Прочитал статью С.Алексашенко “Эпоха Смолия: пятерка или двойка”. Первое, что поразило — это слово “эпоха”. Оказывается, уважаемый Яков Васильевич Смолий не только стал жертвой “политического давления” потусторонних сил, но и создал целую эпоху. Такую себе эпоху банкопада, которая забрала у страны более 30% ВВП.
С первых абзацев статьи бросается в глаза однозначная трактовка событий вокруг критики действий центрального банка как “ничем не прикрытый политический террор”. Со стороны кого? Инопланетян? Или может сам Коломойский бегал вокруг НБУ и искал, где выпить кофе?
Однако наибольшую настороженность “аналитической” статьи вызывает оценка итогов деятельности НБУ как почти абсолютный “позитив и успех, которого мало кому удавалось достичь”.
Разберем подробности по ключевым тезисам.
1. В Украине “была уверенно подавлена инфляция” и страна живет “при низкой инфляции и стабильной гривне”
Об “уверенном подавлении инфляции” можно говорить только после того, как инфляция будет находиться в рамках целевого диапазона в течение горизонта планирования монетарной политики (то есть до 3-х лет). Поэтому тезис об “уверенном подавлении” — явное преувеличение. Тем более, что украинская экономика не вошла в целевой диапазон инфляции, а пролетела его как пуля, породив дефляцию в промышленном секторе, которая до этого времени сохраняется и создает проблемы для рентабельности производства. По состоянию на июнь 2020-го Украина лидирует среди стран Восточной Европы по отклонению текущего уровня инфляции от таргета. Неспособность центрального банка удержать инфляцию в рамках целевого диапазона, который он сам же и установил, очевидно, не может быть свидетельством взвешенной монетарной политики регулятора.

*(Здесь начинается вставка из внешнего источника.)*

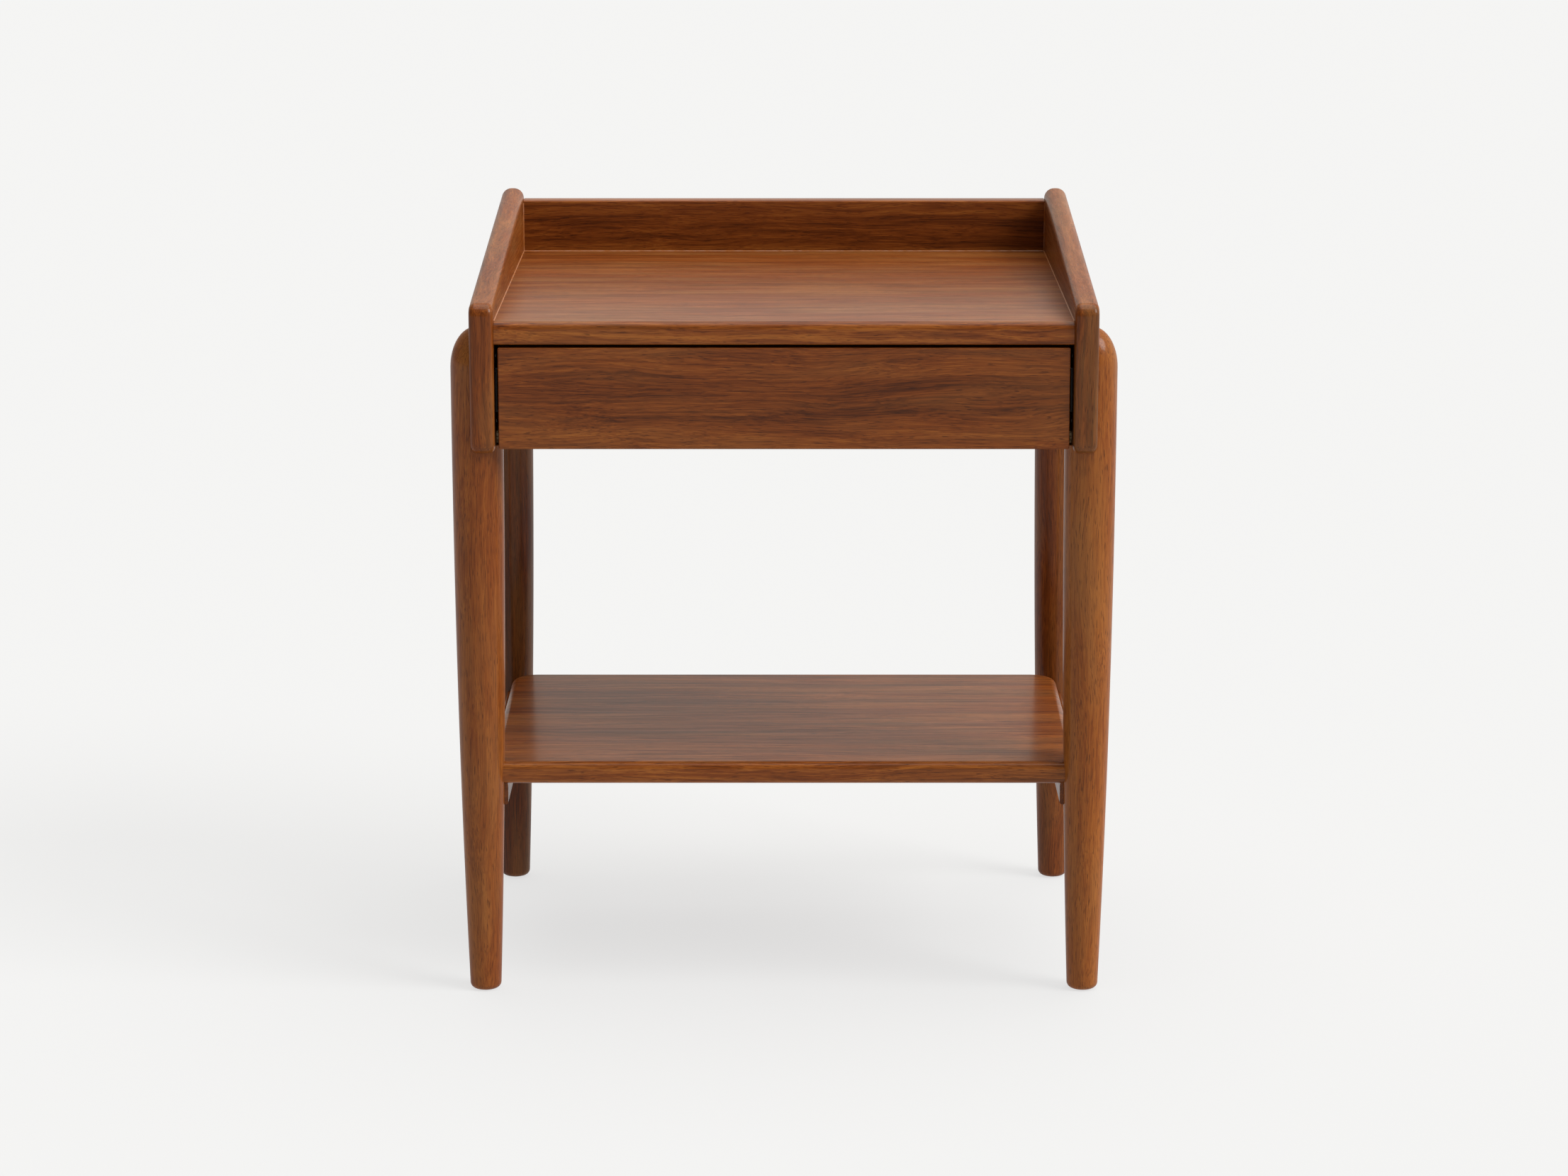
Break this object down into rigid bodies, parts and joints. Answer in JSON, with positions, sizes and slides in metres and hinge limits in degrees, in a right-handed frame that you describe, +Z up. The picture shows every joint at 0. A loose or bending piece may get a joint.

Тезис о стабильной гривне является откровенной неправдой. Номинальный курс гривны укрепился по 2019 год на 17%, а за 6 месяцев 2020-го уменьшилось на 11%. Разве это стабильность? Согласно оценкам главного экономиста Всемирного банка К.Рейнхарда изменение номинального обменного курса более чем на 15% означает валютный кризис. По показателю реального эффективного обменного курса (РЭОК) гривни ситуация не лучше: в 2019 г. — укрепление на 19%, за 6 месяцев 2020 г. — ослабление на 8%. В соответствии с процедурами Еврокомиссии изменение РЭОК на 11% за 3 года является признаком наличия макроэкономических дисбалансов. Конечно, по режиму гибкого обменного курса допускаются определенные колебания. Но в том и дело, что эти колебания являются допустимыми в случае наличия фундаментальных факторов, а не временных изменений конъюнктуры валютного рынка вследствие внезапного притока капитала в ОВГЗ с искусственно завышенной доходностью или действий других временных факторов. Получается так, что НБУ сам кардинально повысил ключевую ставку, чем спровоцировал приток иностранного капитала в ОВГЗ, а потом сам же допустил укрепление валютного курса под влиянием притока этого капитала. Да еще и в придачу через систему собственных медиа-коммуникаций НБУ настойчиво убеждал общество в наличии в Украине “фундаментальных” факторов укрепления гривни. Это не что иное, как придуманная “стабильность”.
2. Стремительный рост спроса на деньги в конце цикла жесткой монетарной политики (со второй половины 2019 года) и заслуга в этом “дезинфляционной” среды, созданной НБУ
Автор в своем анализе использует показатель реальной денежной массы М3 (номинального объема, скорректированного на индекс инфляции) и доказывает, что рост этого показателя — исключительно заслуга среды низкой инфляции, которая не давала “обесценивать денежные сбережения населения”.
По неизвестным причинам российский аналитик не упоминает, что во время экономического, валютного и банковского кризиса 2014-2015 гг. реальная денежная масса М3 уменьшилась почти на 40% относительно 2013 года. А потому ее незначительное повышение в 2019 году (на 8%) было бы вполне закономерным на 4-м году роста экономики Украины.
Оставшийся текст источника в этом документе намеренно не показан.